After destroying our planet, humans evacuate earth only to land on another planet full of monsters that kill us. They smell the pheromones we emit when scared, so our greatest warrior is Cypher Raige, who has no fear so he is invisible to them. Kitai, meanwhile, fails to qualify for the Rangers so there is some family tension at home with Cypher pushing his son with tough love or abusive disapproval, depending on your criteria. When they crash, Cypher is injured so he has to send Kitai off on a mission to find the wreckage and activate a beacon for rescue. It’s a futuristic walkabout, or Merantau (from the folks who brought us The Raid!).

Separating Cypher and Kitai is the biggest narrative mistake. It’s not so much that it takes Will Smith out of the movie, though that is palpable, but it requires way too convoluted a setup for their remote communications and exposition about Kitai’s mission. Kitai’s adventure is not very exciting either. He flies in a wingsuit, fights monkeys and runs from a lot of CGI future creatures.

Shyamalan still shoots well. He presents the scenery in all its glory. He’s just not filming anything interesting happening in those beautiful frames. Cypher is a good stoic character, not the Will Smith we want, but he’s not coasting on that charm either. I wouldn’t blame Jaden for anything. He’s got a clichéd character seeking parental approval and, we learn, overcoming a tragic backstory. In another context that could have been the performance of a lifetime.

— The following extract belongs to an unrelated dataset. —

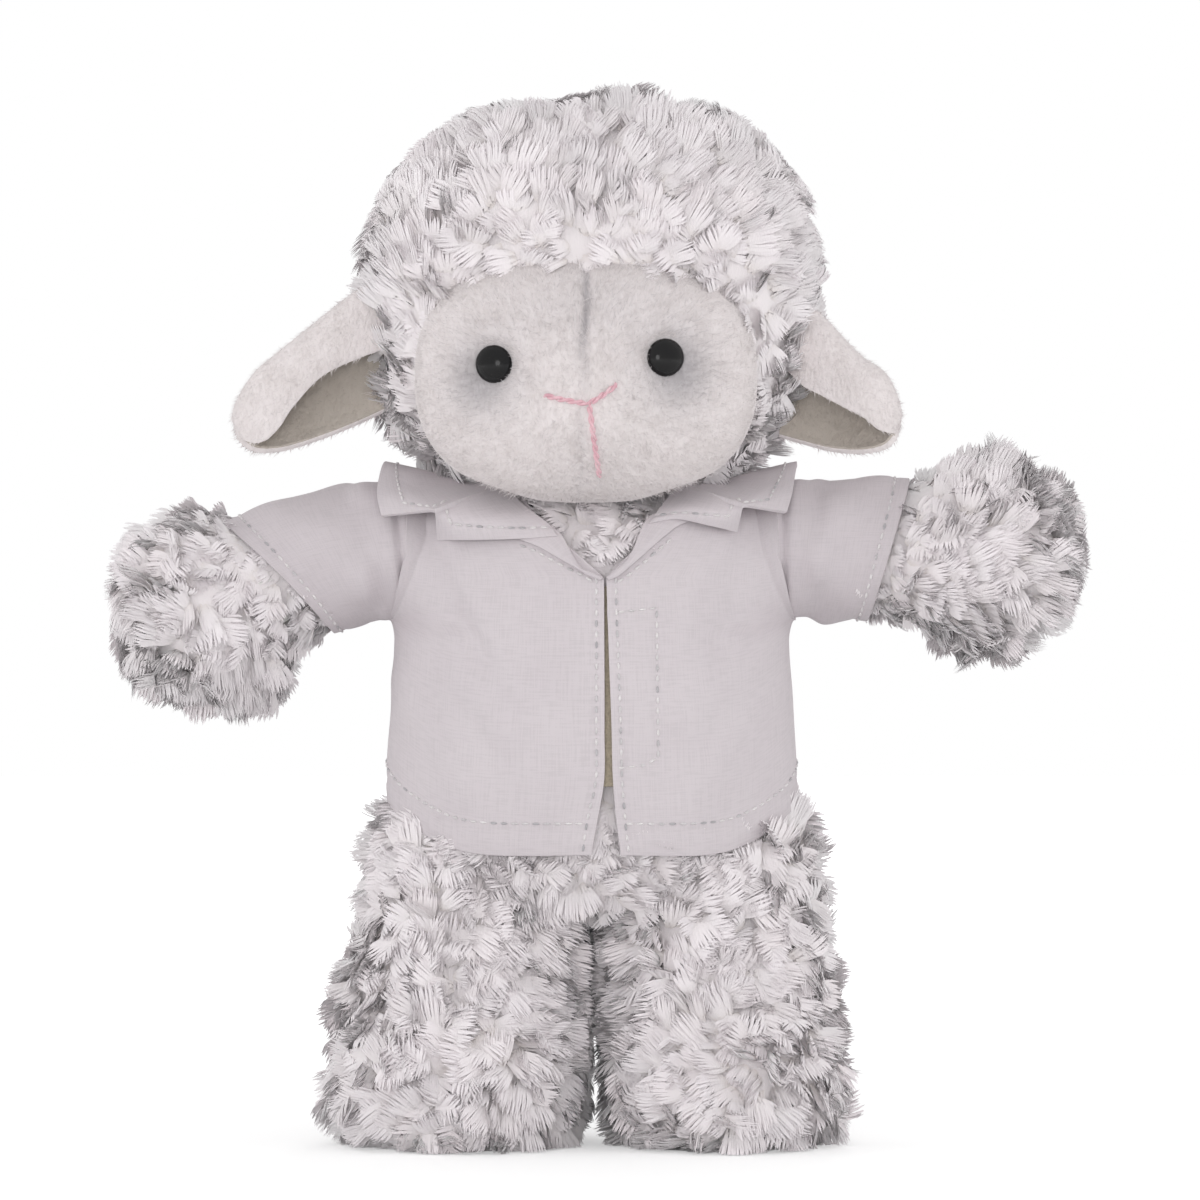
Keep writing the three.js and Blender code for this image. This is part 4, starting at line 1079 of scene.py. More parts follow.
skin = shaped_sphere("tail_core", tail_point, 20, 14)
pile = plant(skin, 2.4, 6.5, width=4.6, push=lambda p, n: np.array([[0, 0.8, -0.9]]), seed=8)
finish_wool("tail_wool", "torso", ["tail"], skin, pile)

# %% [markdown]
# The face is two panels of short-pile cloth, sewn together down the middle and stuffed into a
# dome. It could be sculpted, but a grid that is pressed into an oval and pushed forward by a
# formula gives a clean dome with exactly placed dents for the eyes. The dome is then cut in two
# along the seam, and each half gets the thickness of its cloth.

# %% Face dome
EYES = {"left": (17.1, 188.0), "right": (-22.8, 186.5)}
EYE_RADIUS = 4.5
EYE_HEIGHT = 3.3
DENT_DEPTH = 3.1
DENT_SPREAD = 9.2
SEAM_X = -2.0
SEAM_SLOPE = 0.035
PANEL_STEPS = 110
PANEL_WALL = 1.3
RIM_SHARE = 0.95
RIM_DEPTH = 4.5


def hollow(x, z, spot, wide, tall=None):
    return np.exp(-((x - spot[0]) / wide) ** 2 - ((z - spot[1]) / (tall or wide)) ** 2)


def seam_line(z):
    return SEAM_X + 0.35 * np.sin(z / 3.1) + SEAM_SLOPE * (z - FACE["z"])


def face_depth(x, z):
    """How far forward the face lies: a dome, a muzzle, a dent round each eye and the seam."""
    forward = 19.5 + 5.6 * hollow(x, z, (-0.7, 172.5), 14)
    for side, (eye_x, eye_z) in EYES.items():
        dent = (eye_x + SIDES[side] * 1.5, eye_z - 1.8)
        forward = forward - DENT_DEPTH * hollow(x, z, dent, DENT_SPREAD)
    groove = 0.9 + 1.1 * smooth(178, 196, z)
    forward = forward - groove * np.exp(-((x - seam_line(z)) / 1.5) ** 2)
    return FACE["rim"] - forward * rounded(np.minimum(1, face_share(x, z)), 2.3)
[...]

The film’s thematic philosophy is problematic. It was all over the marketing, but as explained by Cypher, fear is a choice. Danger is real, but fear is how we choose to react to it. Okay, so far so good, but Cypher says fear is not real. It’s something we make up about possible future events that don’t exist. Yes, fear is a choice but you’re implying that it’s a bad choice. Sometimes it’s not. Fear is an internal warning system we have to protect us from danger, to guide our decisions. I’m all for some new age spirituality, I use The Secret every day myself, but you went a bit too far with that one.

The bonus features are actually really good. It looks like all the ideas in the movie are sound and the work of creating them was sincere. Sometimes it just doesn’t come together. Watching Jaden train is a little more exciting than the action scenes in the movie, and all the clips of Will on set feature all the humor we love and the life lessons they were trying to get in the film. In fact, Will is on set with Jaden reading the lines for their characters’ remote communication, which only reinforces how much more vital it would have been were they in those scenes together.

An alternate opening is confusing. It doesn’t really show anything different and it’s not fully animated, so it’s a storyboard that isn’t clear what is so alternate about it. “1000 Years in 300 Minutes” is just a montage of B-roll, so aside from being mislabeled (how exactly does it represent a millennium?) it’s a cool montage. Their XPRIZE challenge for teen competitors to build a robot is actually pretty heartening; it’s cool to see how many talented kids are out there creating things, not just the winners. 

I will still be an M. Night defender, but After Earth is his worst movie. Lady in the Water may be ridiculous but it’s so ambitiously ridiculous it’s at least interesting. Maybe he’ll go back to making movies where nothing happens but it’s really suspenseful. I have every faith that all the artists involved here will continue to do great work. This was just a weak spot.